WHAT NEEDS TO BE DONE
Your task is to quote exactly the run of lines that starts at the line containing "pressed_frame();" and ends at the line containing "cad_parts[node].hide_render = cad_parts[node].hide_viewport", including both.

DATA

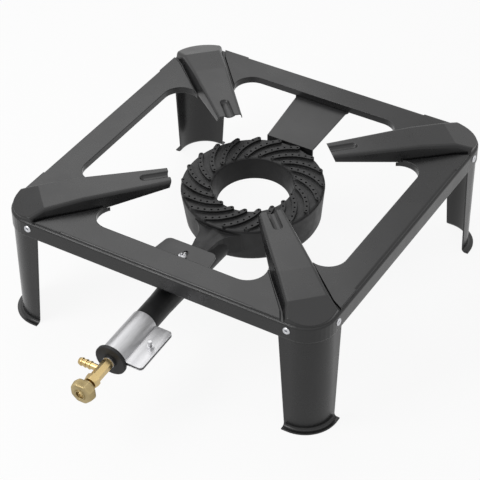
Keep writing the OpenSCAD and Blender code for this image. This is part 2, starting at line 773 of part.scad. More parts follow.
// Cast ring, neck, mixing tube and end plate in one piece
module burner_casting() {
  boss_r = bracket_screw_d * 1.7;
  plate_low_z = front_plate_z - strap_t - seat_gap;
  screw_y = -front_screw_y - ring_y;
  boss_low_z = tube_z + screw_y * sin(tube_tilt);
  root_u = ring_foot_r - 2 * cast_t;
  root_r = neck_r * 1.1;
  plate_edge = plate_t * 0.2;
  color(iron) placed() translate([0, ring_y, 0]) difference() {
    union() {
      leaning() {
        ring_outside();
        ribs();
        neck_fairing();
        tube_line(0) rotate_extrude($fn = round_fn) polygon([
          [0, root_u], [root_r, root_u], [neck_r, neck_u + cast_t], [tube_r, taper_u],
          [tube_r, plate_u - plate_t],
          [plate_r - plate_edge, plate_u - plate_t], [plate_r, plate_u - plate_t + plate_edge],
          [plate_r, plate_u - plate_edge], [plate_r - plate_edge, plate_u], [plate_boss_d / 2, plate_u],
          [plate_boss_d / 2, plate_u + plate_boss_h], [0, plate_u + plate_boss_h]
        ]);
      }
      translate([0, screw_y, boss_low_z])
        cylinder(r = boss_r, h = plate_low_z - boss_low_z, $fn = round_fn);
      translate([-lug_w / 2, ring_foot_r - 2 * cast_t, rear_screw_z - lug_h / 2])
        cube([lug_w, rear_lug_y - ring_y - ring_foot_r + 2 * cast_t, lug_h]);
    }
    leaning() {
      ring_chamber();
      tube_line(0) rotate_extrude($fn = round_fn) polygon([
        [0, root_u - 2 * cast_t], [root_r - cast_t, root_u - 2 * cast_t], [neck_r - cast_t, neck_u],
        [bore_r, taper_u], [bore_r, plate_u - plate_t], [nose_d / 2 + turn_gap, plate_u - plate_t],
        [nose_d / 2 + turn_gap, plate_u + plate_boss_h + over], [0, plate_u + plate_boss_h + over]
      ]);
      ports();
      // Air windows through the tube's upper and lower walls, rounded at their ends
      tube_line(window_u + window_len / 2) rotate([90, 0, 0]) linear_extrude(4 * tube_r, center = true) {
        square([window_w, window_len - window_w], center = true);
        for (y = [-0.5, 0.5]) translate([0, y * (window_len - window_w)])
          circle(d = window_w, $fn = round_fn);
      }
    }
    // Threaded holes for the bracket screws
    translate([0, screw_y, plate_low_z - bracket_screw_d * 2.4])
      cylinder(d = bracket_screw_d + 2 * turn_gap, h = bracket_screw_d * 3, $fn = round_fn);
    translate([0, rear_lug_y - ring_y + over, rear_screw_z]) rotate([90, 0, 0])
      cylinder(d = bracket_screw_d + 2 * turn_gap, h = bracket_screw_d * 1.8 + over, $fn = round_fn);
  }
}

// Air shutter: a split sleeve whose ends turn out into two clamping ears
module air_shutter() {
  ear_w = ear_reach;
  color(steel) on_tube(shutter_u) difference() {
    union() {
      cylinder(r = shutter_out_r, h = shutter_len, $fn = round_fn);
      for (s = [-1, 1]) translate([0, s * (ear_gap + shutter_t) / 2, 0]) rotate([90, 0, 0])
        translate([0, 0, -shutter_t / 2]) linear_extrude(shutter_t) {
          square([ear_w - ear_r, shutter_len]);
          translate([0, ear_r]) square([ear_w, shutter_len - 2 * ear_r]);
          for (y = [ear_r, shutter_len - ear_r]) translate([ear_w - ear_r, y]) circle(ear_r, $fn = hull_fn);
        }
    }
    translate([0, 0, -over]) cylinder(r = shutter_in_r, h = shutter_len + 2 * over, $fn = round_fn);
    translate([0, -ear_gap / 2, -over]) cube([ear_w + over, ear_gap, shutter_len + 2 * over]);
    translate([ear_screw_x, 0, shutter_len / 2]) rotate([90, 0, 0])
      cylinder(d = shutter_screw_d + 2 * seat_gap, h = 4 * ear_half_t + 4 * over, center = true, $fn = round_fn);
  }
}

shutter_nut_h = shutter_screw_d * 0.8;
ear_half_t = ear_gap / 2 + shutter_t;

module shutter_screw() {
  up = ear_half_t + shutter_nut_h + shutter_screw_d * 1.6;
  color(steel) on_tube(ear_screw_u) translate([ear_screw_x, -ear_half_t - seat_gap / 2, 0])
    rotate([90, 0, 0])
    pan_screw(shutter_screw_d, shutter_screw_d * 2, shutter_screw_d * 0.6, up + ear_half_t);
}

module shutter_nut() {
  color(steel) on_tube(ear_screw_u) translate([ear_screw_x, ear_half_t + seat_gap / 2, 0])
    rotate([-90, 0, 0])
    difference() {
      cylinder(d = shutter_screw_d * 2, h = shutter_nut_h, $fn = 6);
      translate([0, 0, -over])
        cylinder(d = shutter_screw_d + 2 * turn_gap, h = shutter_nut_h + 2 * over, $fn = round_fn);
    }
}

// Hexagonal bar across flats
module hex_bar(af, h) {
  rotate(30) cylinder(d = af / cos(30), h = h, $fn = 6);
}

module injector() {
  nose_in_u = body_u - nose_len;
  jet_af = nose_d * 1.12;
  color(brass) on_tube(nose_in_u - jet_len * 0.55) difference() {
    union() {
      translate([0, 0, jet_len * 0.35]) hex_bar(jet_af, jet_len * 0.65);
      cylinder(d1 = jet_af * 0.45, d2 = jet_af * 0.8, h = jet_len * 0.35, $fn = round_fn);
    }
    translate([0, 0, -over]) cylinder(d = jet_d, h = jet_len, $fn = round_fn);
    translate([0, 0, jet_len * 0.3]) cylinder(d = nose_d * 0.4, h = jet_len, $fn = round_fn);
    translate([0, 0, jet_len * 0.55]) cylinder(d = nose_d + 2 * turn_gap, h = jet_len, $fn = round_fn);
  }
}

module valve_washer() {
  color(steel) on_tube(plate_u + plate_boss_h + seat_gap / 2) difference() {
    cylinder(d = washer_d, h = washer_t - seat_gap, $fn = round_fn);
    translate([0, 0, -over]) cylinder(d = nose_d + 2 * turn_gap, h = washer_t + 2 * over, $fn = round_fn);
  }
}

// Hexagonal valve body with a threaded nose, a spindle bore and a side socket
module valve_body() {
  color(brass) on_tube(body_u) difference() {
    union() {
      translate([0, 0, -nose_len]) cylinder(d = nose_d, h = nose_len + over, $fn = round_fn);
      hex_bar(body_af, body_len);
      translate([0, 0, body_len - over])
        cylinder(d = gland_thread_d, h = gland_thread_len + over, $fn = round_fn);
    }
    translate([0, 0, -nose_len - over])
      cylinder(d = spindle_d * 0.5, h = nose_len + body_len, $fn = round_fn);
    translate([0, 0, seat_u - body_u])
      cylinder(d = body_bore_d, h = body_len + gland_thread_len, $fn = round_fn);
    translate([0, 0, tail_u]) rotate([0, -90, 0])
      cylinder(d = barb_root_d + 2 * turn_gap, h = body_af, $fn = round_fn);
  }
}

// Hose tail with three barbs, screwed into the side of the valve body
module hose_tail() {
  socket_x = body_bore_d / 2 + run_gap;
  flat_x = body_af / 2 + seat_gap;
  collar = barb_d * 0.36;
  barb = (tail_reach - flat_x - collar) / 3.4;
  lead = barb * 0.4;
  land = barb * 0.3;
  start = flat_x + collar;
  crest = barb_d / 2;
  root = barb_root_d / 2;
  barb_points = [for (i = [0 : 2]) each [
    [root, start + i * barb + barb * 0.25], [crest, start + i * barb + barb * 0.25],
    [crest, start + i * barb + barb * 0.25 + land], [root, start + (i + 1) * barb]
  ]];
  color(brass) on_tube(body_u + tail_u) rotate([0, -90, 0]) rotate_extrude($fn = round_fn)
    polygon(concat(
      [[tail_bore_d / 2, socket_x], [root, socket_x], [root, flat_x], [crest, flat_x], [crest, start],
       [root, start]],
      barb_points,
      [[root, tail_reach - lead / 2], [root - lead / 4, tail_reach], [tail_bore_d / 2, tail_reach]]
    ));
}

module gland_packing() {
  color(rubber) on_tube(body_end_u + gland_thread_len - packing_len) difference() {
    cylinder(d = body_bore_d - 2 * turn_gap, h = packing_len, $fn = round_fn);
    translate([0, 0, -over])
      cylinder(d = spindle_d + 2 * turn_gap, h = packing_len + 2 * over, $fn = round_fn);
  }
}

module gland_nut() {
  color(brass) on_tube(gland_u) difference() {
    intersection() {
      hex_bar(gland_af, gland_len);
      translate([0, 0, -over])
        cylinder(d1 = gland_af * 1.3, d2 = gland_af * 1.02, h = gland_len + over, $fn = round_fn);
    }
    translate([0, 0, -over])
      cylinder(d = gland_thread_d + 2 * turn_gap, h = gland_thread_len + seat_gap + over, $fn = round_fn);
    translate([0, 0, -over])
      cylinder(d = spindle_d + 2 * turn_gap, h = gland_len + 2 * over, $fn = round_fn);
  }
}

// O-ring in the spindle's groove, which travels with the spindle
o_ring_u = body_end_u - spindle_travel - ring_d * 2.5;
groove_root_d = spindle_d - ring_d * 0.8;

module spindle_o_ring() {
  color(rubber) on_tube(o_ring_u) rotate_extrude($fn = round_fn)
    translate([groove_root_d / 2 + turn_gap + ring_d / 2, 0]) circle(d = ring_d, $fn = hull_fn);
}

// Spindle with a needle tip, an O-ring groove and a flat-sided end for the knob
module valve_spindle() {
  tip_u = seat_u - spindle_d * 0.2;
  needle = spindle_d * 0.9;
  end_u = knob_face_u - hub_recess - 1.5 * seat_gap;
  color(steel) on_tube(0) difference() {
    rotate_extrude($fn = round_fn) polygon([
      [0, tip_u], [spindle_d * 0.08, tip_u], [spindle_d / 2, tip_u + needle],
      [spindle_d / 2, o_ring_u - ring_d * 0.6], [groove_root_d / 2, o_ring_u - ring_d * 0.6],
      [groove_root_d / 2, o_ring_u + ring_d * 0.6], [spindle_d / 2, o_ring_u + ring_d * 0.6],
      [spindle_d / 2, end_u], [0, end_u]
    ]);
    translate([-spindle_d, spindle_d * 0.3, gland_end_u + knob_gap / 2])
      cube([2 * spindle_d, spindle_d, knob_face_u]);
    translate([0, 0, end_u - knob_screw_d * 2.4])
      cylinder(d = knob_screw_d + 2 * turn_gap, h = knob_screw_d * 3, $fn = round_fn);
  }
}

// Dished hand knob with finger flutes and a hub collar behind
module control_knob() {
  r = knob_d / 2;
  flute_r = knob_d * 0.22;
  color(brass) on_tube(knob_u) difference() {
    rotate_extrude($fn = round_fn) polygon([
      [0, -collar_len], [collar_d / 2, -collar_len], [collar_d / 2, 0], [r * 0.82, 0],
      [r * 0.95, knob_len * 0.08],
      [r, knob_len * 0.2], [r, knob_len * 0.45], [r * 0.93, knob_len * 0.62], [r * 0.72, knob_len * 0.84],
      [hub_d * 0.68, knob_len * 0.9], [hub_d * 0.59, knob_len], [hub_d / 2, knob_len],
      [hub_d * 0.41, knob_len - hub_recess], [0, knob_len - hub_recess]
    ]);
    for (i = [0 : flute_n - 1]) rotate(i * 360 / flute_n) translate([r + flute_r - flute_d, 0, -over])
      cylinder(r = flute_r, h = knob_len + 2 * over, $fn = round_fn);
    difference() {
      translate([0, 0, -collar_len - over])
        cylinder(d = spindle_d + 2 * turn_gap, h = collar_len + knob_len, $fn = round_fn);
      translate([-spindle_d, spindle_d * 0.3 + turn_gap, -collar_len])
        cube([2 * spindle_d, spindle_d, 2 * knob_len]);
    }
    cylinder(d = knob_screw_d + 4 * turn_gap, h = knob_len, $fn = round_fn);
  }
}

module knob_screw() {
  color(brass) on_tube(knob_face_u - hub_recess + seat_gap / 2)
    pan_screw(knob_screw_d, knob_screw_head_d, knob_screw_head_h, knob_screw_d * 1.8);
}

pressed_frame();
leg_front_left();
leg_front_right();
leg_rear_left();
leg_rear_right();
rivets_front_left();
rivets_front_right();
rivets_rear_left();
rivets_rear_right();
front_bracket();
front_bracket_screw();
rear_bracket();
rear_bracket_screw();
burner_casting();
air_shutter();
shutter_screw();
shutter_nut();
injector();
valve_washer();
valve_body();
hose_tail();
gland_packing();
gland_nut();
spindle_o_ring();
valve_spindle();
control_knob();
knob_screw();
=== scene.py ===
"""Looks of the gas wok burner: finishes, fine pieces, light and camera round the CAD frame."""

import math

import bmesh
import bpy
from mathutils import Matrix, Vector

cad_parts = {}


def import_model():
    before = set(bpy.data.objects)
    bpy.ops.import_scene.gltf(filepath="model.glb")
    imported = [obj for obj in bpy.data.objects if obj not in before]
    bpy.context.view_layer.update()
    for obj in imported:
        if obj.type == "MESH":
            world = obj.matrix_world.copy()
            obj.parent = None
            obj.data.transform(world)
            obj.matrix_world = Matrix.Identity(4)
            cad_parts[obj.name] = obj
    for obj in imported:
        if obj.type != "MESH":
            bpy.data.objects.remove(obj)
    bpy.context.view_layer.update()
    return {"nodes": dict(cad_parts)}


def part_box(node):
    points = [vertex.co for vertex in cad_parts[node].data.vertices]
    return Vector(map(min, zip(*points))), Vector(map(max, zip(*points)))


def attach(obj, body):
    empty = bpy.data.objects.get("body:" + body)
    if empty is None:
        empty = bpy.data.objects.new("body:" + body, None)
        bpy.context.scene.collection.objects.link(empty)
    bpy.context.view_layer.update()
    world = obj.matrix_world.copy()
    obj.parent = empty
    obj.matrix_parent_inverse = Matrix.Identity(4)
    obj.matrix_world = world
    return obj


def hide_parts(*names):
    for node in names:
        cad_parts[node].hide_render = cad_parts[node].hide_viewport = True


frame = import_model()
nodes = frame["nodes"]

# Lengths are in metres, colours are linear and lamp powers are in watts.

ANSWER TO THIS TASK
pressed_frame();
leg_front_left();
leg_front_right();
leg_rear_left();
leg_rear_right();
rivets_front_left();
rivets_front_right();
rivets_rear_left();
rivets_rear_right();
front_bracket();
front_bracket_screw();
rear_bracket();
rear_bracket_screw();
burner_casting();
air_shutter();
shutter_screw();
shutter_nut();
injector();
valve_washer();
valve_body();
hose_tail();
gland_packing();
gland_nut();
spindle_o_ring();
valve_spindle();
control_knob();
knob_screw();
=== scene.py ===
"""Looks of the gas wok burner: finishes, fine pieces, light and camera round the CAD frame."""

import math

import bmesh
import bpy
from mathutils import Matrix, Vector

cad_parts = {}


def import_model():
    before = set(bpy.data.objects)
    bpy.ops.import_scene.gltf(filepath="model.glb")
    imported = [obj for obj in bpy.data.objects if obj not in before]
    bpy.context.view_layer.update()
    for obj in imported:
        if obj.type == "MESH":
            world = obj.matrix_world.copy()
            obj.parent = None
            obj.data.transform(world)
            obj.matrix_world = Matrix.Identity(4)
            cad_parts[obj.name] = obj
    for obj in imported:
        if obj.type != "MESH":
            bpy.data.objects.remove(obj)
    bpy.context.view_layer.update()
    return {"nodes": dict(cad_parts)}


def part_box(node):
    points = [vertex.co for vertex in cad_parts[node].data.vertices]
    return Vector(map(min, zip(*points))), Vector(map(max, zip(*points)))


def attach(obj, body):
    empty = bpy.data.objects.get("body:" + body)
    if empty is None:
        empty = bpy.data.objects.new("body:" + body, None)
        bpy.context.scene.collection.objects.link(empty)
    bpy.context.view_layer.update()
    world = obj.matrix_world.copy()
    obj.parent = empty
    obj.matrix_parent_inverse = Matrix.Identity(4)
    obj.matrix_world = world
    return obj


def hide_parts(*names):
    for node in names:
        cad_parts[node].hide_render = cad_parts[node].hide_viewport = True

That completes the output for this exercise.